During the first stage of the competition, Online Kingdom, considered to be an underdog team, surprises onlookers by placing first in their group. Another group includes both Na`Vi and Scythe Gaming, who place first and third, respectively. In the playoffs, Online Kingdom end their run with losses to Chinese team Invictus Gaming and Russian team Moscow Five, and take home $25,000 as the 7th place team.

The strongest teams remaining are Scythe, Na'Vi, and EHome, a well-disciplined Chinese team. Scythe manages to defeat EHome, but loses to Na`Vi and is then eliminated in the lower bracket finals in a rematch with EHome. In the best-of-five championship series between EHome and Na`Vi, EHome manage to hand Na`Vi their first loss of the tournament, but in the end Dendi, an unpredictable but highly skilled playmaker, leads his team to victory and Na`Vi takes home the grand prize of $1 million.

Hyhy's team, Scythe Gaming, takes home $150,000 as the third-place finisher. Despite not winning the first place prize, Hyhy is ultimately successful in convincing his girlfriend to get back together with him. Fear finally buys a new computer with his share of the prize and moves in with his teammates (he would later go on to win The International 2015 with his team, Evil Geniuses, 4 years later). Dendi, with newfound peace of mind, goes fishing for the first time since the death of his father.

==Reception==
Free to Play was generally well received by critics.

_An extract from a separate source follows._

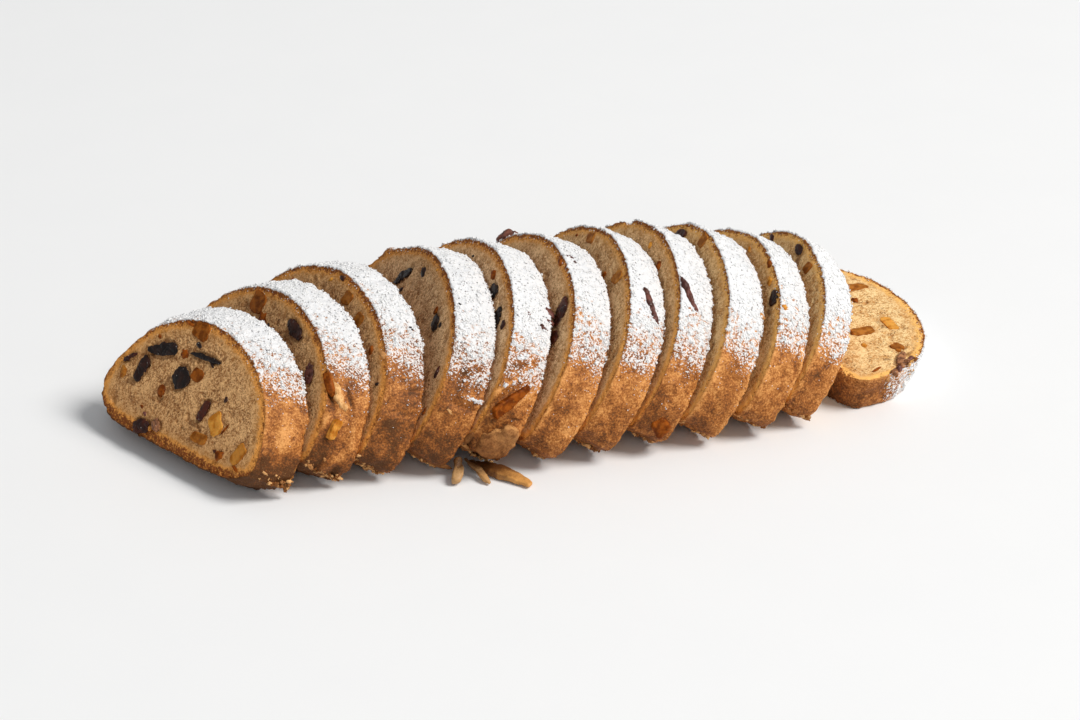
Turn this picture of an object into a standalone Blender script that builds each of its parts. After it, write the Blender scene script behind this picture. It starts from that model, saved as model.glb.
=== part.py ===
"""A stollen cut into twelve slices that lean on one another in a row, in metres, +Z up.

The row runs along +X with its open cut faces towards -X, and the front is -Y.
Every slice is one solid. Fruit as large as a berry that shows at a cut or on the crust
is a solid of its own, which sits in a pocket with a small gap all round.
"""

import math

import bmesh
import bpy
from mathutils import Matrix, Vector, noise

MM = 0.001
GAP = 0.35 * MM  # kept between pieces that touch
POCKET_LIFT = 0.1 * MM  # keeps a pocket's widest line out of the face that it is cut in

# Section of the loaf at full size: a dome on a flat base, fuller at the front.
BASE_HALF_WIDTH = 35.0 * MM
FRONT_HALF_WIDTH = 65.0 * MM
FRONT_BELLY_HEIGHT = 12.0 * MM
BACK_HALF_WIDTH = 59.0 * MM
BACK_BELLY_HEIGHT = 15.0 * MM
LOAF_HEIGHT = 64.0 * MM
FRONT_FULLNESS = 2.12  # 2 is an ellipse, more is squarer
BACK_FULLNESS = 1.85

# How every slice is made.
SETTLE = 0.8 * MM  # the lower edge of a leaning slice is pressed flat this deep
CRUST_BULGE = 0.5 * MM
LUMP_HEIGHT = 0.7 * MM
LUMP_WIDTH = 14.0 * MM
RIM_POINTS_LOW = 4
RIM_POINTS_HIGH = 11
RIM_POINTS_BASE = 4
STRIP_CUTS = 3
STRIP_END = 0.35  # a strip's width at its ends against its middle
STRIP_BOW = 0.15
LEAST_DEPTH = 5.0  # of fruit in a cut face, in mm
RAISIN_DENT = 0.2  # shares of the piece's own size
PEEL_BEVEL = 0.16
PEEL_SKEW = 0.12
PEEL_TAPER = 0.25
FLAP_DENT = 0.12
# Lobes round the edge of a torn flap: how many, how deep, where the first one is in degrees.
FLAP_LOBES = ((2, 0.05, 40), (3, 0.06, 75), (5, 0.035, 20))
LETTERS = "abcdefgh"

# One row for each slice, from the first cut: place along and across the row in mm, turn and
# lean in degrees, thickness in mm, width and height against the full section, and how much
# of its size it gains from its first face to its second, in percent. The last one has
# fallen flat, with its first face up, and the row leans on it.
SLICES = (
    (-139.5, -16.0, 30, 34.0, 16.5, 0.82, 0.90, 15.0),
    (-111.0, -2.5, 19, 34.0, 17.0, 0.93, 0.95, 12.0),
    (-87.5, 4.0, 15, 34.0, 15.5, 1.02, 1.00, 9.5),
    (-52.5, 8.0, 2, 35.0, 17.0, 1.045, 1.035, 7.5),
    (-30.5, 5.5, 1.5, 35.5, 17.0, 1.06, 1.06, 5.0),
    (-7.0, 2.5, 1, 36.0, 16.5, 1.07, 1.075, 4.5),
    (16.5, 2.0, -0.5, 36.0, 16.5, 1.07, 1.08, 2.5),
    (40.0, 3.0, -0.5, 34.0, 16.0, 1.06, 1.055, 1.5),
    (62.0, -1.0, -0.5, 34.0, 17.0, 1.01, 1.01, 1.5),
    (84.0, -3.0, 1, 34.0, 15.5, 0.96, 0.945, 0.5),
    (105.0, -3.5, -0.5, 35.5, 15.0, 0.895, 0.895, -1.0),
    (126.5, 3.0, 5, 90.0, 16.0, 0.87, 0.83, -9.5),
)

# Fruit set in a first cut face: slice, place across the face (front is plus) and up it in mm,
# turn of its long side from across in degrees, length and width in mm.
FACE_RAISINS = (
    (1, -20, 35.5, 22, 15, 8),
    (1, -27.5, 24.5, 76, 11.5, 6.5),
    (1, -5.5, 28.5, 70, 11, 9.5),
    (1, 3, 40, 5, 17, 3.5),
    (1, 13, 21, 80, 10, 4.5),
    (1, -8, 6.5, -30, 6.5, 5),
    (1, -15.5, 3.5, 10, 9, 7.5),
    (1, -36, 26.5, 40, 9, 3),
    (2, 14, 48, -17, 13.5, 6.5),
    (2, 34.5, 37.5, -60, 10, 5),
    (4, -21, 45.5, 58, 12, 6),
    (4, 25, 47, -40, 9, 5),
    (5, 14, 55, -25, 9, 6),
    (5, 29.5, 50, -45, 11, 5),
    (6, 31, 52.5, -60, 14, 7),
    (6, 38.5, 43, -60, 9, 6),
    (9, -25, 53, 35, 10, 6),
    (10, 32.5, 49.5, -50, 8, 6),
    (11, -3.5, 52.5, 0, 8, 5),
    (12, 48, 30.5, -32, 14, 6.5),
)
FACE_PEELS = (
    (1, -5, 49, 0, 9, 6.8),
    (1, 2.5, 32.5, 0, 6, 5.5),
    (1, 22, 18.5, -50, 9, 6.5),
    (1, 16.5, 10.5, 0, 8, 5),
    (1, 39.5, 12, 70, 9, 5.2),
    (2, -15, 48, 0, 9, 9),
    (3, 6, 54, 0, 6, 6),
    (3, 19.5, 50, -20, 6, 6),
    (7, -20.5, 59.5, 20, 6, 4.5),
    (7, 18, 60, 0, 6, 6),
    (9, -6, 60, 0, 5.5, 6),
    (11, 10, 51, 0, 5, 5),
    (12, 19.5, 26.5, 90, 10, 6.5),
    (12, -18.5, 40.5, 90, 11, 6),
    (12, 17, 40, 0, 11, 5),
    (12, 37, 34, 20, 6, 5),
)
FACE_STAND = 0.8  # how far fruit in a cut face stands out of it, in mm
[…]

Chris Zele of Maximum PC magazine, who was unfamiliar with the Dota franchise upon viewing the film, called Free to Play not only one of the best video game documentaries, but documentaries about any topic that he had ever seen. Philippa Warr of Wired magazine praised the film for drawing parallels between competitive video gaming and other sporting activities, while also noting that the film runs the risk of not connecting in certain areas, as in-game knowledge may be necessary for comprehending battle scenes. Brian Albert of IGN gave similar praise for being emotionally engaging and with a great deal of variety, while also criticizing it for failing to explain more intricate details about Dota 2 for those unfamiliar with the game.